** AIM **
Take every line that has the string "from" and copy it out.

** DATA PROVIDED **
○ ○ ○ ○ ○

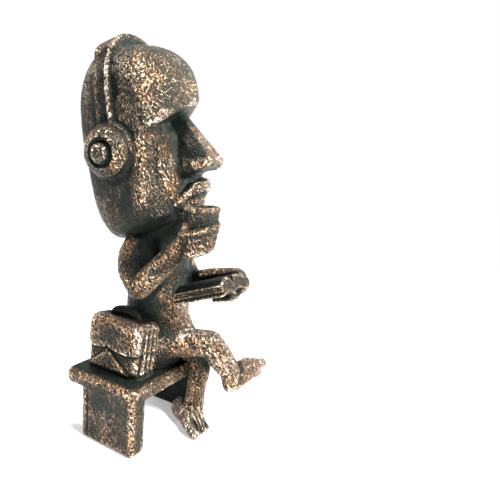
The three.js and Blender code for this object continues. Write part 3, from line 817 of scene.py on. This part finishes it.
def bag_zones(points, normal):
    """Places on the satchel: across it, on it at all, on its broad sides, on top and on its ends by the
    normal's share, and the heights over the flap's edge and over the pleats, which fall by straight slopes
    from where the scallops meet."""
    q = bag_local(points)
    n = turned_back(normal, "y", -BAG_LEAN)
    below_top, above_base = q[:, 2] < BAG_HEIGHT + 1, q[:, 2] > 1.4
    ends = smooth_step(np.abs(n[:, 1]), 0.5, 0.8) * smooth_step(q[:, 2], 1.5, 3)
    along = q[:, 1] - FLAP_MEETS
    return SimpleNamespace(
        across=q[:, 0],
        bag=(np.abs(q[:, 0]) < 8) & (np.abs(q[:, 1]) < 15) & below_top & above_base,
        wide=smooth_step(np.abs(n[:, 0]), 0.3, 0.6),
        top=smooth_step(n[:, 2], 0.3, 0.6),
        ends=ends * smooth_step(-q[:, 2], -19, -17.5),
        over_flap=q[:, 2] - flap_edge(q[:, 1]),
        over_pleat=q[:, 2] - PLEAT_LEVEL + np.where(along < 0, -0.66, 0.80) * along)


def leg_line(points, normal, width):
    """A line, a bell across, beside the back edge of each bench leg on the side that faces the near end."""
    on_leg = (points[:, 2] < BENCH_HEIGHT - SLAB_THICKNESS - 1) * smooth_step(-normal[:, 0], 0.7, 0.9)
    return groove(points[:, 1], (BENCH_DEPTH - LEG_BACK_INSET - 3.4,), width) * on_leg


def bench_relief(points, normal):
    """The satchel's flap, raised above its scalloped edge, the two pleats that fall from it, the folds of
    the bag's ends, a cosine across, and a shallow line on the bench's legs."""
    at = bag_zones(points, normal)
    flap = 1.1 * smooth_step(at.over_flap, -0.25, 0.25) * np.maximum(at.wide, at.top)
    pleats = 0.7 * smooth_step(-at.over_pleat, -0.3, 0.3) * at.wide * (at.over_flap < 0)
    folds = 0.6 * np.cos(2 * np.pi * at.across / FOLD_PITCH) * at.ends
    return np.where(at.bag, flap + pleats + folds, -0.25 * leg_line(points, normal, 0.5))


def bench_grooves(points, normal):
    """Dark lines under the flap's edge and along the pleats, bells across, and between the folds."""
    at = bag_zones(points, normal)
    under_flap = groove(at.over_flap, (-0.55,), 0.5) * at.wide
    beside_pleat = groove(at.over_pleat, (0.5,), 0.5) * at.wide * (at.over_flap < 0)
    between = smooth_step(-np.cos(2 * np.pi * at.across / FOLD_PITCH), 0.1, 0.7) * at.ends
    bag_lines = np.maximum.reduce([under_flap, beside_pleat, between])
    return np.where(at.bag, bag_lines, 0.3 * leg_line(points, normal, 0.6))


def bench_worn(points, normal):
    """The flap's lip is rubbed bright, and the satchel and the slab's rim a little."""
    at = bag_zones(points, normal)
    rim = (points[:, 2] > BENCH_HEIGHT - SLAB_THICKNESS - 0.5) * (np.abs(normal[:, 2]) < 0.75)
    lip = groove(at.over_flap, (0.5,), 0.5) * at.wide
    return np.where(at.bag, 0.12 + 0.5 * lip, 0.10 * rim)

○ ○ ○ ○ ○

** COMPLETE ANSWER **
The three.js and Blender code for this object continues. Write part 3, from line 817 of scene.py on. This part finishes it.
    from where the scallops meet."""
    """The satchel's flap, raised above its scalloped edge, the two pleats that fall from it, the folds of